Commynes tells us that the French invasion of Italy in 1494 was poorly prepared. ‘All things necessary to so great an enterprise’, he writes, ‘were lacking.’ But Guillaume de La Mare, a usually reliable eyewitness, wrote on 27 March: ‘the Neapolitan campaign … is being prepared with the utmost prudence and zeal …There is nothing that the king is not putting into execution with extreme activity and care.’ Collecting the funds necessary to such a campaign was a matter of primary importance. Marshal d’Esquerdes informed Charles that he would need one million gold écus before the start of the campaign and another million once the army had crossed the Alps. The king managed to raise the first million by resorting to various expedients. The great nobles were asked for a loan of 50,000 ducats and contributions were also requested from the Chambre des comptes and other state departments. What the clergy offered is unknown, but a number of bonnes villes responded with varying generosity. Lyon offered 10,000 livres , while Paris refused to give anything. Amiens gave 3000 livres , half as much as the king had demanded. Parts of the royal domain were sold or mortgaged to the tune of 120,000 livres. The wages of royal officials and pensioners were delayed for six months. Finally, the taille was increased to 575,000 livres. As far as the second million was concerned, Charles relied mainly on contributions from various Italian cities.
On 13 February 1494, shortly after the death of Ferrante of Naples, Charles VIII travelled to Lyon and assumed the title of King of Sicily and Jerusalem. He dispatched an ambassador to the pope asking for the investiture of Naples, but on 18 April, at a secret consistory, Alexander conferred it on Ferrante’s son Alfonso. This volte-face by the pope, who had previously been hostile to Ferrante, did not cause the king to change his plans. On 29 July he reaffirmed his determination to go to Italy and appointed Pierre de Bourbon as lieutenant-general of the kingdom in his absence. Meanwhile, Charles assembled his army.
At the start of the summer of 1494 the king’s gendarmerie comprised slightly more than 1500 lances : that is to say, about 6000 to 8000 troops reinforced by the cavalry, archers and crossbowmen of the royal household. In addition there were some Italian lances , comprising fewer men than the French ones (one auxiliary and one page per man-at-arms). The infantry consisted of 4000 to 5000 men raised in France and about as many Swiss mercenaries. Thus it was an army of about 16,000 to 20,000 men which Charles led into Italy.

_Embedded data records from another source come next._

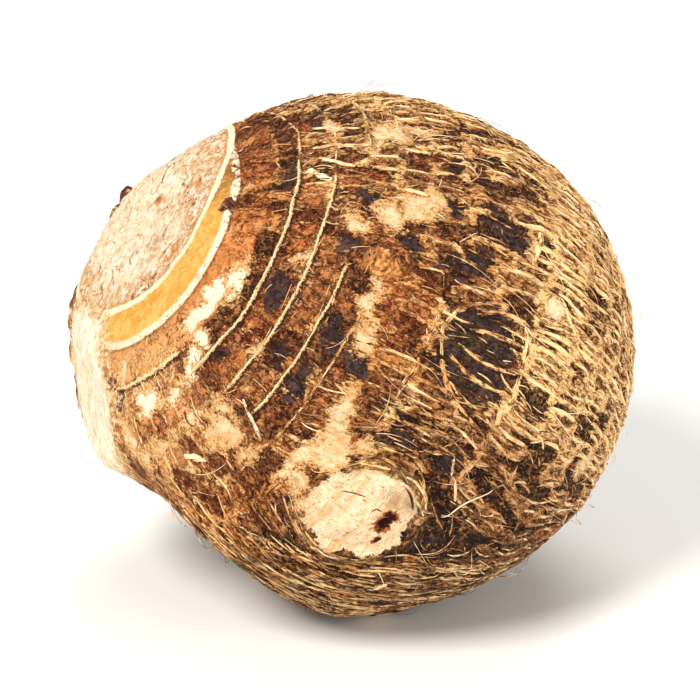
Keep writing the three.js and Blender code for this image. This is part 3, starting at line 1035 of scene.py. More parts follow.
def bare_layer(s, colour):
    """Bare patches of flesh, browned at the edge, streaked and specked, and palest where they are fresh."""
    bare = s.ragged(s.attribute("bare"), (s.crumbs, 0.2, 0.70), (s.fine, 0.2, 0.55), (s.speckle, 0.2, 0.45))
    browned = s.coats(STAINED_FLESH, [(s.speckle, 0.44, 0.60, 1.0, paint(230, 184, 122))])
    flesh = s.coats(paint(230, 204, 162), [
        (s.fine, 0.50, 0.66, 0.7, paint(214, 170, 112)),
        (s.wander, 0.52, 0.62, 0.7, paint(204, 154, 98)),
        (s.flakes, 0.50, 0.66, 0.6, TAN),
        (s.speckle, 0.56, 0.68, 0.8, STAINED_FLESH),
        (s.speckle, 0.36, 0.30, 0.8, BROWN),
    ])
    colour = s.coats(colour, [(bare, -0.80, -0.10, 0.8, browned), (bare, -0.05, 0.60, 0.95, flesh)])
    fresh = s.times(s.attribute("fresh"), s.rise(bare, -0.05, 0.70), s.rise(s.speckle, 0.36, 0.46, 0.2, 1.0))
    return s.mix(fresh, colour, paint(244, 228, 198))


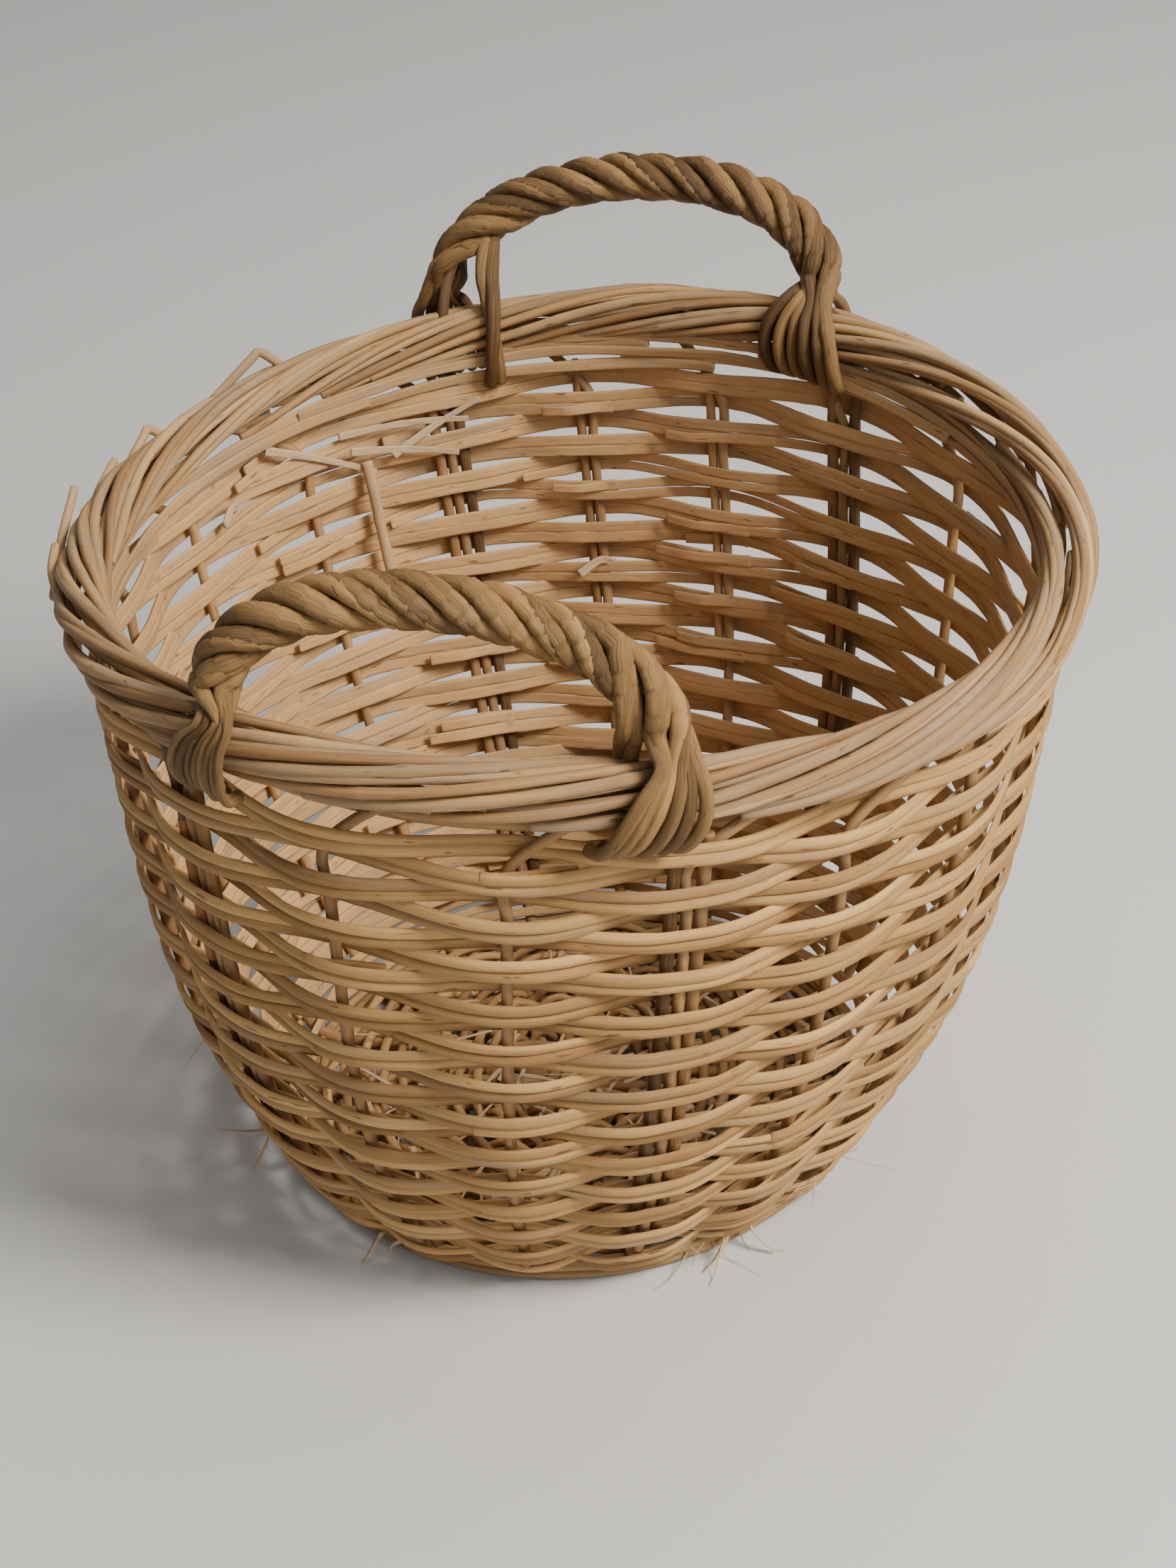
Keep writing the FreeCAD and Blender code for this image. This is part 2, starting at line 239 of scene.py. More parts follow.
# ---- mesh building ----
class Bundle:
    """Rods gathered into one mesh. Each point carries its place in its rod, for the grain, and its tone."""

    def __init__(self):
        self.points, self.faces, self.grain, self.tone = [], [], [], []
        self.count = 0

    def add(self, points, faces, grain, tone):
        self.points.append(points)
        self.faces += [tuple(index + self.count for index in face) for face in faces]
        self.grain.append(grain)
        self.tone.append(tone)
        self.count += len(points)

    def make(self, name, material, slot, stands_for=()):
        """One Blender piece of all the rods, in metres."""
        points = (np.vstack(self.points) + BOX_SHIFT) * MM
        mesh = bpy.data.meshes.new(name)
        mesh.from_pydata(points.tolist(), [], self.faces)
        grain = mesh.attributes.new("grain", "FLOAT_VECTOR", "POINT")
        grain.data.foreach_set("vector", np.vstack(self.grain).astype(np.float32).ravel())
        tone = mesh.attributes.new("tone", "FLOAT_COLOR", "POINT")
        tone.data.foreach_set("color", np.vstack(self.tone).astype(np.float32).ravel())
        mesh.polygons.foreach_set("use_smooth", np.ones(len(mesh.polygons), dtype=bool))
        mesh.materials.append(material)
        mesh.update()
        piece = bpy.data.objects.new(name, mesh)
        bpy.context.collection.objects.link(piece)
        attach(piece, "root")
        if stands_for:
            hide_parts(*stands_for)
        return piece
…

To this number must be added the sizeable amount of non-combatants such as valets and pages, secretaries, merchants, camp followers and vagabonds in quest of loot. An important component of the French army was the artillery, which was larger and more advanced technically than any other and accounted for 8 per cent of the king’s total military expenditure. In 1489, Charles had about 150 pieces, dozens of gunners and large quantities of gunpowder. He was allegedly the first to use in Italy cannon balls made of iron instead of stone.